In a book where Darbyshire does an excellent job of portraying his main character’s loosening grip on reality, we are also led to question just what is real. Hallucinations aside, he challenges his readers to ask what they believe about what they buy and what they see. Corporations, cops, and even the bumbling resistance seem to be too content to just assume what they see is real.

It makes sense then that Andy Warhol is chosen as the book’s namesake, because its world is one in which any marketable item is used up and repeated until it has no more real meaning left in it. And it is in this void that our real story takes place. Vividly gruesome at times, Trotsky develops a fetish for accident scenes and snuff videos when buying things is not enough any longer; death becomes the only link anyone in The Warhol Gang has to life. Without death, well, let’s just say there are enough twists and turns and name-changes to keep the pages turning.

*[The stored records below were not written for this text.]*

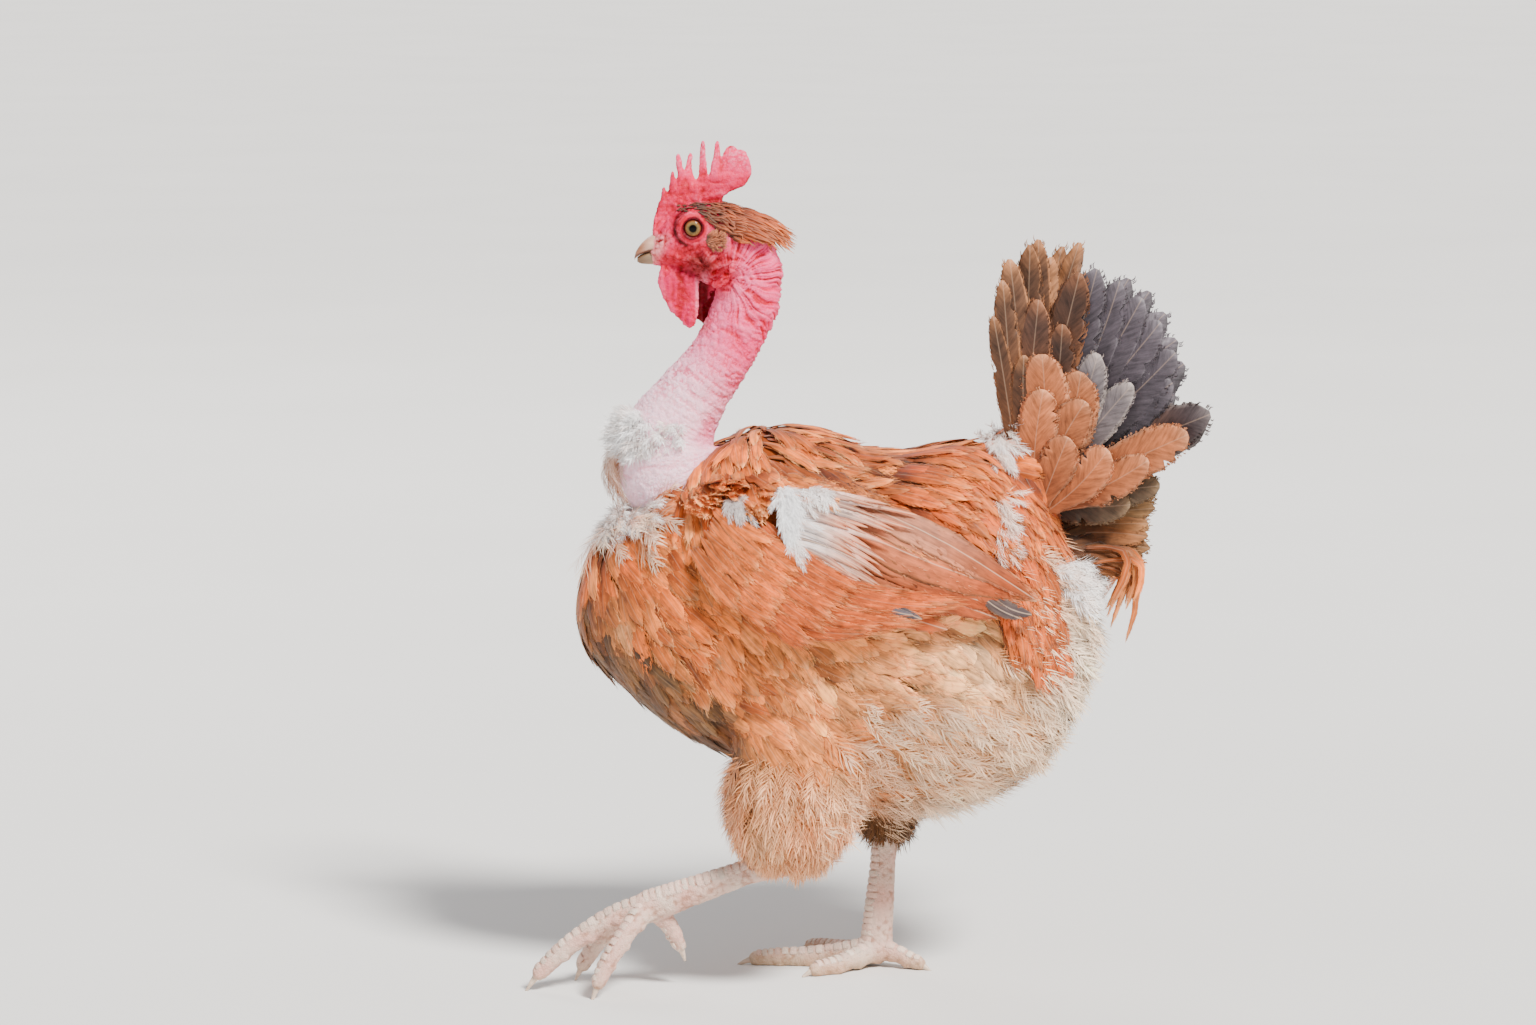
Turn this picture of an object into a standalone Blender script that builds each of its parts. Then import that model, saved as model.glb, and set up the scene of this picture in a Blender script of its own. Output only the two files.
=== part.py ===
"""A life-size naked neck hen, walking, as a still museum model.

The tables below are in millimetres, and MM turns them into Blender's metres. +Z is up, the bill
points along -X, the hen's left side is -Y, and the origin is on the floor below the model's middle.
A name that ends in _left or _right is the hen's own side.
"""

import math
import random

import bmesh
import bpy
import numpy as np
from mathutils import Matrix, Vector
from mathutils.bvhtree import BVHTree

MM = 0.001
GAP = 0.3  # between nodes that meet
VANE_EDGE = 0.28  # half thickness of a feather's vane at its edges
VANE_SHAFT = 0.45  # and along its shaft
LAYER = 1.25  # from one overlapping vane to the next
SIDES = {"left": -1.0, "right": 1.0}

# Rows of a body form: x, top, bottom, half width, height of the widest point.
TORSO_ROWS = [
    (-146.5, 190, 178, 4, 184),
    (-144.0, 206, 168, 19, 186),
    (-137.0, 226, 158, 32, 188),
    (-125.0, 241, 147.5, 43, 189),
    (-107.5, 254, 132.5, 53, 190),
    (-87.0, 267, 119.5, 60, 188),
    (-66.0, 278, 111, 65, 186),
    (-43.0, 282, 101, 68, 184),
    (-22.0, 278, 94, 69, 182),
    (-2.0, 269.5, 88, 68, 180),
    (20.0, 267.5, 83.5, 66, 178),
    (41.0, 270, 85, 63, 176),
    (61.0, 270, 91, 58, 175),
    (80.0, 254, 103, 51, 173),
    (95.5, 229.5, 121, 42.5, 171),
    (107.0, 207, 142, 31, 170),
    (113.5, 188, 158, 17, 170),
    (115.5, 175, 168, 4, 170),
]
HEAD_ROWS = [
    (-107.0, 370, 361.1, 3.5, 365.1),
    (-105.5, 373.9, 359.6, 6.0, 366),
    (-102.0, 378.8, 358.7, 8.6, 368),
    (-97.0, 384.8, 357.2, 11.2, 371),
    (-90.0, 389.2, 354.7, 13.4, 374.9),
    (-82.0, 390.6, 351.3, 14.6, 375.9),
    (-74.0, 390.6, 347.8, 15.2, 372.9),
    (-66.0, 388.2, 344.3, 15.4, 370),
    (-58.0, 383.3, 342.4, 15.0, 366),
    (-51.0, 375.9, 343.4, 13.6, 363.1),
    (-45.5, 367, 346.3, 10.5, 358.2),
    (-42.0, 359.1, 351.3, 5.0, 355.2),
]
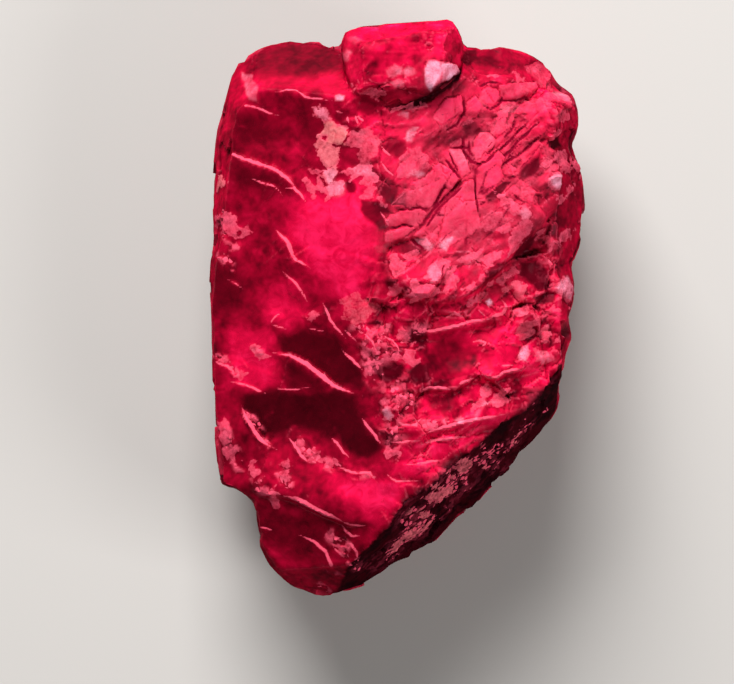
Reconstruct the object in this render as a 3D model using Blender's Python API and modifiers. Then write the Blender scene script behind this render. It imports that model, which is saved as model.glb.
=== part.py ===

It would be easy, even given the solid premise, to deny the idea that Warhol can avoid the campy graveyard that so many like-minded stories have fallen into. Often heavy-handed with morals or needlessly cheesy or gory, Darbyshire strikes a balance. Ultra-modern and chic, he immerses us in the world of Trotsky, Che, Holiday, Flint, and Paris and leaves us looking over our shoulders and wondering if we really need to make our next purchase.